Une parenthèse liquide bienvenue, où le gigot posé sur la table ne fut pas le seul à venir s'installer grassement au cœur de cette bonhomie collective et douillette. Les verres s'enchaînent : ici, un superbe riesling allemand de Fritz Haag que le grand-père eut du mal à déglutir, quand le lendemain, quelques larmes de plaisir restant au fond de la bouteille, permirent de profiter un peu des restes avec la famille ; là, la confirmation que les vins de Thierry Valette, au Clos Puy Arnaud sont vraiment de la veine des grands breuvages, n'oubliant jamais qu'ils seront profitables seulement s'ils sont bus. Bref, une succession cosmopolite de très beaux vins baignant goulument les paroles d'une assemblée imbibée de plaisir et de partage.
Et dans cette chaleureuse ambiance, jouant les trouble-fête, un verre noir s'avance... Non content de déjà profiter d'un intermède inattendu et appétant en cette période de bombance, voilà que les surprises et les devinettes arrivent au menu de cette soirée.
Du blanc, du rouge ? Face au verre noir, il faut parfois avouer son impuissance et faire preuve d'humilité. Mais le jeu prend le dessus, et je me laisse aller à des supputations d'une rigueur de fin de soirée... Des notes de fraises, du miel, un peu de laurier, un côté abricot sec, un bouche riche mais souple, une pointe d'alcool remue les sens mais ne brûle pas l'intense justesse d'un jus éprouvant et touchant. Les tanins ne semblant pas avoir décidé de jouer les premiers rôles, j'écarte l'hypothèse d'un rouge. Mais la richesse du jus laisse planer le doute. Ne doutant pas de la malice de mon hôte, je me risque à annoncer un blanc de macération, écartant du même coup l'ultime théorie : celle d'un rosé. Mais, bordel de merde ! On ne sert pas un rosé un 27 décembre, sans merguez, sous la flotte, le jour de ses cinquante berges ! Et bien si...

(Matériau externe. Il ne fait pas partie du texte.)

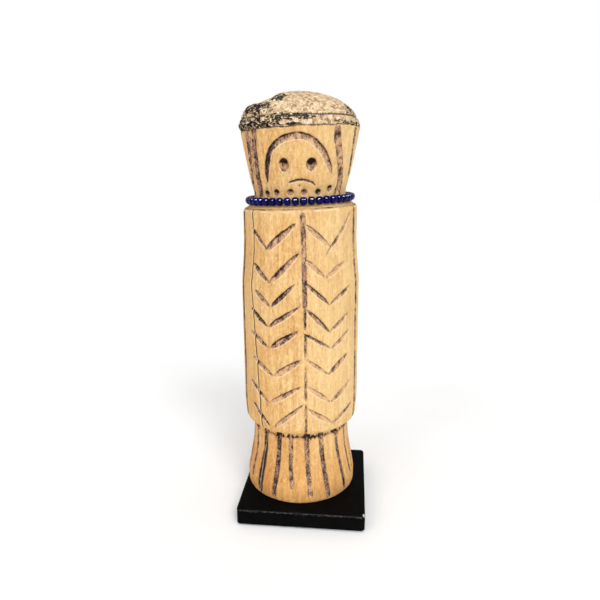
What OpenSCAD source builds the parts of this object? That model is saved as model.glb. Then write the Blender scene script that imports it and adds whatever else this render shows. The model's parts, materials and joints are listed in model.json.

Tant pis pour le jeu de piste, il y a un temps pour l'amusement, maintenant l'heure est au plaisir et mes papilles remercient largement l'illuminé qui a, quelques minutes auparavant, sorti cette bouteille mystère. Car vous l'aurez compris, la pelure d'oignon et ces quatre glaçons sous la tonnelle ne sont pas l'unique définition du rosé. Outre les (parfois) très agréables breuvages estivaux, le rosé sait aussi arborer une certaine noblesse, surtout quand un grand vigneron mène la barque.
Nous voilà donc au domaine Gourt de Mautens, au cœur de l'appellation Rasteau, terrain vigneron nourri à la chaleur ardente des Côtes du Rhône, à quelques encablures d'Orange. Le genre de région où tu ne fais jamais la sieste en plein soleil sans une tonne de crème et un tee-shirt à manche longue, et encore. C'est ici que Jérôme Bressy sévit. Une viticulture certifiée bio depuis les années 80, et biodynamique depuis 2008. Ici, on ne fait pas dans le compliqué, enfin, en apparence. Trois vins, trois couleurs, et les certitudes d'un terroir riche d'une expressivité que Jérome Bressy semble révéler à merveille. Des terres calcaires, une garnison de ceps plus proches de la retraite que de leurs folles années, des rendements faméliques mais qualitatifs : pas de doute, on est en plein dans l'exception culturelle version rhodanienne.
Et la bouteille nous concernant, ce rosé 2010 (assemblage de grenache, carignan, mourvèdre et counoise) tiré à un ou deux milliers d'exemplaires à peine, transpire de cette classe, de ce potentiel hors norme. Un vin à l'expressivité et à la densité exceptionnelles, doté d'un équilibre sans faille. Là où certains brûlots racoleurs, burinés par le soleil de plomb d'une région, viendraient jouer les Icare à grands coups d'envolées confiturées ou capiteuses, ici, excusez l'analogie, mais on remise les pneumatiques italiens au rang de figurants dans l'illustration des citations pseudo-philosophiques. Sans maîtrise la puissance n'est rien...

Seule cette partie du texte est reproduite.